Quantifying the impact of submesoscale dynamics on the evolution of Arctic freshwater fronts

The dramatic decrease in Arctic sea ice has resulted in a corresponding increase in the seasonal freshwater flux due to melt water in the Canada Basin. This source of freshwater can be quite patchy as sea ice breaks aparts and melts, resulting in freshwater fronts that are strained and stirred by the mesoscale eddy field. We would like to understand the relevant processes that determine the evolution of these freshwater fronts and how heat and salt are exchanged between the fresh melt water and the background water masses.
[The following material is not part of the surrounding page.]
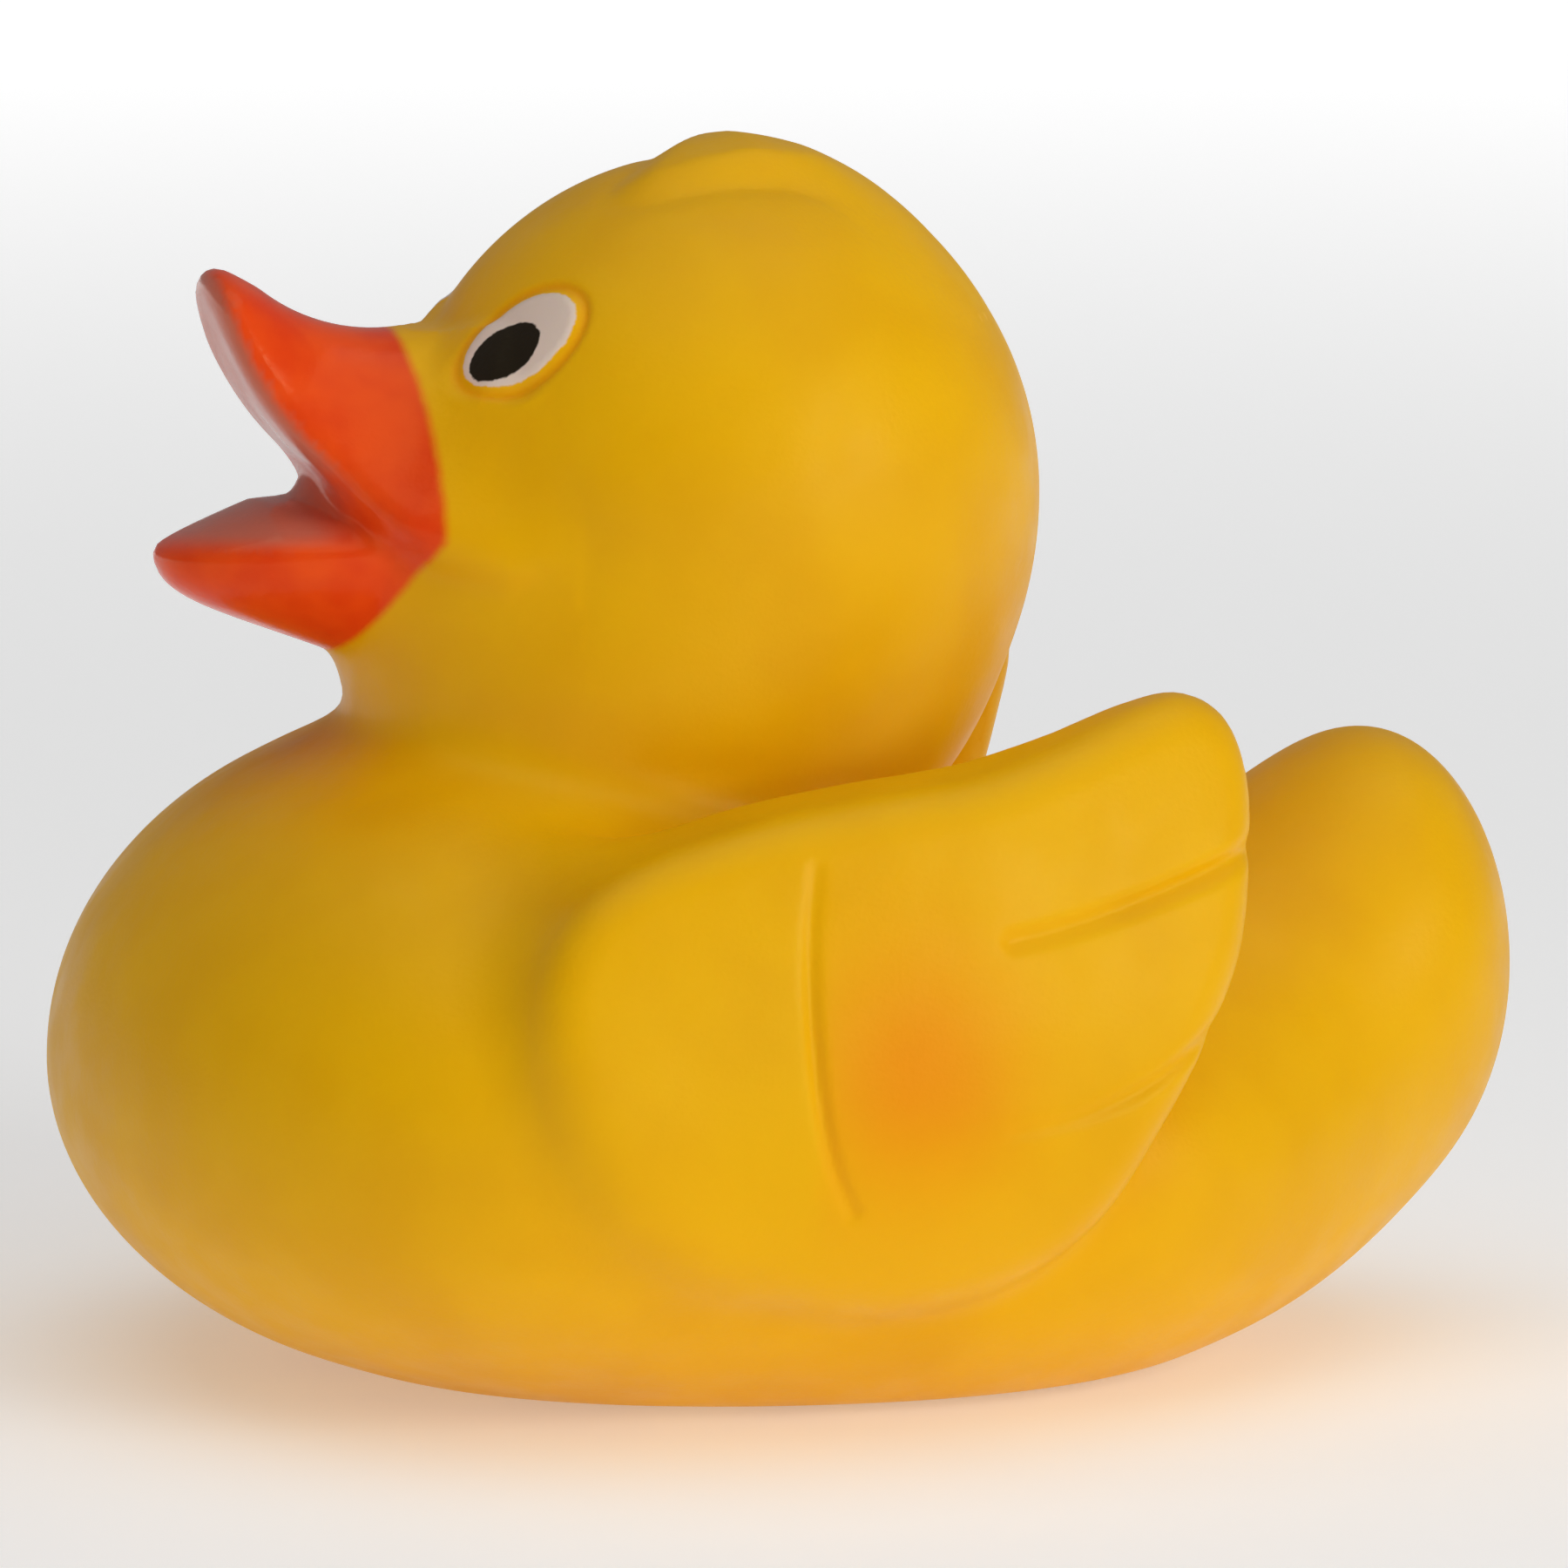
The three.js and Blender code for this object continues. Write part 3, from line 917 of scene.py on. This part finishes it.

In particular we investigate the importance of submesoscale processes for the lateral and vertical exchange of heat and salt, using high resolution observations of a freshwater front in the Arctic to initialise idealised simulations of frontal evolution. We isolate the effect of submesoscale dynamics by comparing high resolution submesoscale-resolving simulations with lower resolution simulations permitting only larger-scale eddies. Comparisons with observed temperature wavenumber spectra will be presented to investigate whether the simulated dynamics are representative of observations. Heat and salt budgets are presented for the simulations and the impact of submesoscale dynamics on the balance between across-front ageostrophic and geostrophic transports will be discussed. We will also discuss the implications of these results on the seasonal redistribution of heat over the upper ocean, specifically do submesoscale dynamics lead to an increase in the vertical transport of heat across the base of the summer mixed layer, therefore increasing the heat content within the winter mixed layer and delaying the formation of sea ice in the fall?